State limits	What accuracy is realistically possible?

This workflow separates numerical facts from algorithmic artifacts.

87.26 Example: Residual Versus Solution Error

Consider a system

Ax=b

with

\kappa(A)=10^{10}.

Suppose a computed solution has relative residual

\frac{\|b-A\hat{x}\|}{\|b\|} = 10^{-14}.

The relative solution error may be bounded by approximately

10^{10}\cdot 10^{-14}=10^{-4}.

Thus the residual appears extremely small, but the solution may have only about four correct decimal digits.

This example shows why residuals alone are insufficient.
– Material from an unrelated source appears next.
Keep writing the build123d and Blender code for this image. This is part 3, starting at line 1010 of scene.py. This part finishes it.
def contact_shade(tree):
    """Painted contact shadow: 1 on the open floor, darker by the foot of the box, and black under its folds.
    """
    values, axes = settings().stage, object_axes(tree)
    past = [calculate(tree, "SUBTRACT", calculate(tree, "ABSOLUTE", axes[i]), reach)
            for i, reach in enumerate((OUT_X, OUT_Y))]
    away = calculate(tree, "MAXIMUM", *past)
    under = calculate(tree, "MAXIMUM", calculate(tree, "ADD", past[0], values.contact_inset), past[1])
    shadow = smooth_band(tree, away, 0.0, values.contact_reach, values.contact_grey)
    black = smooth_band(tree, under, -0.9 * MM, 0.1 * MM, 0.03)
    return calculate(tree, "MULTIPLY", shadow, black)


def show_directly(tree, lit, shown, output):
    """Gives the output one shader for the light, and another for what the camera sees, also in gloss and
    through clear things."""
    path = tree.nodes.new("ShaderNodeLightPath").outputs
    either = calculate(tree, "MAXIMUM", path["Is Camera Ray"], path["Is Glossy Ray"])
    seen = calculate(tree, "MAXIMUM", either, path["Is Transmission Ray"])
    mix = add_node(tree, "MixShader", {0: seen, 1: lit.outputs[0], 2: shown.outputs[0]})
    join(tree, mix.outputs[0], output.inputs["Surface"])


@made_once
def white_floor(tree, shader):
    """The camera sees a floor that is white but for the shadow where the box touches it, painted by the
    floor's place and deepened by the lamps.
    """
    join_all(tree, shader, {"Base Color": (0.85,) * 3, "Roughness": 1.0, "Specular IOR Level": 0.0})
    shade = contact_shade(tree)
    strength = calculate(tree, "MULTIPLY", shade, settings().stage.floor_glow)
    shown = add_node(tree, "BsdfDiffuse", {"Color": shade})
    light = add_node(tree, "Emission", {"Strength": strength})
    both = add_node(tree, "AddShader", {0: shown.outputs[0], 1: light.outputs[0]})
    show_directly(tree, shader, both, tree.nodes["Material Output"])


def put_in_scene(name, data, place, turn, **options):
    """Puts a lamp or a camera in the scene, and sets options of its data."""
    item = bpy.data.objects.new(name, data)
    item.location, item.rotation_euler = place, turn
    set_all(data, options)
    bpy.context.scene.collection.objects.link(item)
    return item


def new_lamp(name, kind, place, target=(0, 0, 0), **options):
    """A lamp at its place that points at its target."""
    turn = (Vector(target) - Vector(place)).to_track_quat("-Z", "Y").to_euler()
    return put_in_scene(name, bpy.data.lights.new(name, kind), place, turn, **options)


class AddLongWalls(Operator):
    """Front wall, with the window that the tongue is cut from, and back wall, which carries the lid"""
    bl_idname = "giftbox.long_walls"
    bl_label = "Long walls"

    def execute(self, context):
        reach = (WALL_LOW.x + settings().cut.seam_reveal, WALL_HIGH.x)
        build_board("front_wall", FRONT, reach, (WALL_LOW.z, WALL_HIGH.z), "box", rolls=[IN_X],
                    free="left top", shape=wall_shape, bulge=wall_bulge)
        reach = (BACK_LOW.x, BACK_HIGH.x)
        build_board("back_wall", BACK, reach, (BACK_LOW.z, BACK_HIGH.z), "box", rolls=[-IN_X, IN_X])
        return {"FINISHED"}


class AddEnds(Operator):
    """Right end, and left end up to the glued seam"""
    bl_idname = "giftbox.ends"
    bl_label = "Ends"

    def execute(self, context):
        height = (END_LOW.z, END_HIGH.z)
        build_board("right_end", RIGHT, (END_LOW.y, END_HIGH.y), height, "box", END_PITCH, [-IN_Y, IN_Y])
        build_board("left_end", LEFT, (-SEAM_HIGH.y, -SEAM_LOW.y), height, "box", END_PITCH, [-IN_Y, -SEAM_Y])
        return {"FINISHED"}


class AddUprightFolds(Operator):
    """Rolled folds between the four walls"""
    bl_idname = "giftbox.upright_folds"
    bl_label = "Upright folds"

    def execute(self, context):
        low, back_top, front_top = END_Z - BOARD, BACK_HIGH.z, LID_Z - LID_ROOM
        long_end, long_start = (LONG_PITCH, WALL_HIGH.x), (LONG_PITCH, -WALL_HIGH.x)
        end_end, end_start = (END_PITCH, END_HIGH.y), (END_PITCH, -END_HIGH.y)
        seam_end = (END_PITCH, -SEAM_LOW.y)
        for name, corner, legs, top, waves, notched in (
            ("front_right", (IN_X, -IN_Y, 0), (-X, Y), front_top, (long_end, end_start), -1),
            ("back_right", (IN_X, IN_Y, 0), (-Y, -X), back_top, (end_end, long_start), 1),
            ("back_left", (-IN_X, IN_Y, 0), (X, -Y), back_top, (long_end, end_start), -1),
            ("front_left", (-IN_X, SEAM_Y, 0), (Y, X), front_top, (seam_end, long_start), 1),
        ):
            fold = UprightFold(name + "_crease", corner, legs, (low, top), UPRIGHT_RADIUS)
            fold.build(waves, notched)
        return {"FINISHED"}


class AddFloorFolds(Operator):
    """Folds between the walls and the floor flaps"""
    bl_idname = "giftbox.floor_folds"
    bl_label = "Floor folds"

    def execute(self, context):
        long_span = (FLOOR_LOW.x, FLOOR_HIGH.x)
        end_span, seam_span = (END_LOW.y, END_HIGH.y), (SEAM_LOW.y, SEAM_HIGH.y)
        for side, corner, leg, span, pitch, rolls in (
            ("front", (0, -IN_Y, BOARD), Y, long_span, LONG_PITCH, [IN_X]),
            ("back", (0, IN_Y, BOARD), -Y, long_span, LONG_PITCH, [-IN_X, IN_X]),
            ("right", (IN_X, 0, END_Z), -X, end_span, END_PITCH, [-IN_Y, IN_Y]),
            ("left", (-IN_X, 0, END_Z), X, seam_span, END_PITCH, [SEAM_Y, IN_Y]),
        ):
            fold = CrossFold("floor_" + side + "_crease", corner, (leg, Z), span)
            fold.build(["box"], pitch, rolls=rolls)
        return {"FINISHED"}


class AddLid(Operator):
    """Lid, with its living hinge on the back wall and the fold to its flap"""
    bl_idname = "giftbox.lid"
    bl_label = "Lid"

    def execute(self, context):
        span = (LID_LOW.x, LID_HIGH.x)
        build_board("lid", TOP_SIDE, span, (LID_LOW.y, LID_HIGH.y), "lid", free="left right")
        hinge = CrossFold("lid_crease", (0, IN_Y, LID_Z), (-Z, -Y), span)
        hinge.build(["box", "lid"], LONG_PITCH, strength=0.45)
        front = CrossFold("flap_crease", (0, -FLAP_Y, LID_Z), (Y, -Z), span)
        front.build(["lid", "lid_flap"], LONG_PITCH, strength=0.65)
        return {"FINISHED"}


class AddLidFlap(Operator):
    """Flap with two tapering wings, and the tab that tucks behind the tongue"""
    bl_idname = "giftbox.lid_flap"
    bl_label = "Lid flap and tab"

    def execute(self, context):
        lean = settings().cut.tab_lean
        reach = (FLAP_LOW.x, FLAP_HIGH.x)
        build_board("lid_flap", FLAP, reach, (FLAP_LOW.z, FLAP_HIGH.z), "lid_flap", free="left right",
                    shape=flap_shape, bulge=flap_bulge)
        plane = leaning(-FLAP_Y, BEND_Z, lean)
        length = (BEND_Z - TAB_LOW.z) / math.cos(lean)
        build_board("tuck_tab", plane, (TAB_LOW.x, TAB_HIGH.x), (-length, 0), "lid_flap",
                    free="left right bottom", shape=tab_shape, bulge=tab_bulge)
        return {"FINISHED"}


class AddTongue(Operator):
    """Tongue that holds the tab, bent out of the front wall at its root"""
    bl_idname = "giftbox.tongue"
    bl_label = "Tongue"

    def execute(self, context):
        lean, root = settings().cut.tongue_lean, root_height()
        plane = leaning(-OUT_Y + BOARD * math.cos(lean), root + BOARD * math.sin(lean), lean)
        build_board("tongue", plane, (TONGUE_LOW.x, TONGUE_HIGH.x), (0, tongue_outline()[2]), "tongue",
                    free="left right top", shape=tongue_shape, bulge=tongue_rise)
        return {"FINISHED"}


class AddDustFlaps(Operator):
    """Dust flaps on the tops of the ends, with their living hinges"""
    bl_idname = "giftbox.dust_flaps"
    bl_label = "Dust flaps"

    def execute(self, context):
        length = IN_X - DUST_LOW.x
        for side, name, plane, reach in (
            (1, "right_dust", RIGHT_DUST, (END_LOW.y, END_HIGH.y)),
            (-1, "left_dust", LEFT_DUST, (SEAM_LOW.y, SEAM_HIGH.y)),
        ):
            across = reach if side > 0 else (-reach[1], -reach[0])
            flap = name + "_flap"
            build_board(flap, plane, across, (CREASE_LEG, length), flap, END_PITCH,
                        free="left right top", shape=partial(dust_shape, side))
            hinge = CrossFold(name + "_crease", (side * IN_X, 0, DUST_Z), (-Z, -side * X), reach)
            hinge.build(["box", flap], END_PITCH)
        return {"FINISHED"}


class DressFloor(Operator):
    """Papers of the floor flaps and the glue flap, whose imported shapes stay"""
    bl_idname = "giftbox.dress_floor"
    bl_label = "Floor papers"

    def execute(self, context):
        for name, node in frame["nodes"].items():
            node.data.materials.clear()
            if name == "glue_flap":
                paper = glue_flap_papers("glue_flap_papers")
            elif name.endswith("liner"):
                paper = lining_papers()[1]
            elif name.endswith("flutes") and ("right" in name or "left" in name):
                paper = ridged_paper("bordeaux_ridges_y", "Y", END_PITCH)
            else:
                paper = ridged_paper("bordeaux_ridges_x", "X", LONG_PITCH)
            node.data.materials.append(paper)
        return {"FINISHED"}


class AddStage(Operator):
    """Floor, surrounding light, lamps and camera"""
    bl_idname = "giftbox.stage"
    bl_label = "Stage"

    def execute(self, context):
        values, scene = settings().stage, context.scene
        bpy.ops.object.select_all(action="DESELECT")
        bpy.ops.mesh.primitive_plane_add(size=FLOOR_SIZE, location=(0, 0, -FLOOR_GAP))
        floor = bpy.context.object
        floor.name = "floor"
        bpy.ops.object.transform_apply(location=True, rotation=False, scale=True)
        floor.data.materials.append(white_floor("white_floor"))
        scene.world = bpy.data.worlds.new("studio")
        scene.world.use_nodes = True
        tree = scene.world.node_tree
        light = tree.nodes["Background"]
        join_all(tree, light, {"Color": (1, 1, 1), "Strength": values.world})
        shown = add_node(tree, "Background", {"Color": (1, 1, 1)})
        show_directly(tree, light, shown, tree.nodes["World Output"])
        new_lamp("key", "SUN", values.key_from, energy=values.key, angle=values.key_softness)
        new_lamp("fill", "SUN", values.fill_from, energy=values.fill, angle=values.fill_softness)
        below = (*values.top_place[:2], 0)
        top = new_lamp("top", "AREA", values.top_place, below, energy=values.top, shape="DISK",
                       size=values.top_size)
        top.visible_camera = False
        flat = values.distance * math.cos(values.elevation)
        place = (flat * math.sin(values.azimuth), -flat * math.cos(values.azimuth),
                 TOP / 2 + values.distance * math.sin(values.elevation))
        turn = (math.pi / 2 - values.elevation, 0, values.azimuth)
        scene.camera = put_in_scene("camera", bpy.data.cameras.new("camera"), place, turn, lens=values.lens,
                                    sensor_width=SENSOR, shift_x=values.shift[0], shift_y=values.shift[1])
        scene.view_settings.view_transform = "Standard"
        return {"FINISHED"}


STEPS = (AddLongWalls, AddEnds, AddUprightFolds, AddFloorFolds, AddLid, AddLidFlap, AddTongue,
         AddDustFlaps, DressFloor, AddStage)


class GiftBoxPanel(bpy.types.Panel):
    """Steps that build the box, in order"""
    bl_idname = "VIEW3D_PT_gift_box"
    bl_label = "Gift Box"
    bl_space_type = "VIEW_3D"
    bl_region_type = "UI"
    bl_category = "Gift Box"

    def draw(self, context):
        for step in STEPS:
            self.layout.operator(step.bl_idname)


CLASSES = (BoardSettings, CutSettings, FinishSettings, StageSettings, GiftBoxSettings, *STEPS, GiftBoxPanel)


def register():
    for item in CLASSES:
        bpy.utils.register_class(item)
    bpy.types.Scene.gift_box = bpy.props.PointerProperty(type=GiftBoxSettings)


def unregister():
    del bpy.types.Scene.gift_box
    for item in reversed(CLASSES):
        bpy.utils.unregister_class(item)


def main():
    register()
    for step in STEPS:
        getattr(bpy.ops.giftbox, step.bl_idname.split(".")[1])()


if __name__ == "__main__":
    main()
87.27 Error Analysis and Algorithm Design

Error analysis directly influences algorithm design.

For example:

Problem	Error-aware choice
Linear systems	use pivoting
Least squares	prefer QR or SVD over normal equations
Orthogonalization	prefer Householder or modified Gram-Schmidt
Eigenvalues	reduce by orthogonal similarity transformations
Summation	use pairwise or compensated summation
Scaling	equilibrate poorly scaled matrices

Stable algorithms are designed so that unavoidable rounding errors are not unnecessarily amplified.

87.28 Summary

Error analysis explains how computed answers differ from exact mathematical answers.

The main quantities are:

Concept	Meaning
Absolute error	direct size of error
Relative error	error measured against scale
Forward error	error in the computed output
Backward error	input perturbation that makes the output exact
Residual	failure to satisfy the original equation
Unit roundoff	basic scale of floating point rounding
Error bound	theoretical estimate of possible error

For linear systems, a central relation is

\frac{\|x-\hat{x}\|}{\|x\|} \le \kappa(A) \frac{\|b-A\hat{x}\|}{\|b\|}.

Error analysis connects floating point arithmetic, algorithm stability, and mathematical conditioning. It gives the language needed to explain why an algorithm succeeds, why it fails, and how much trust should be placed in its result.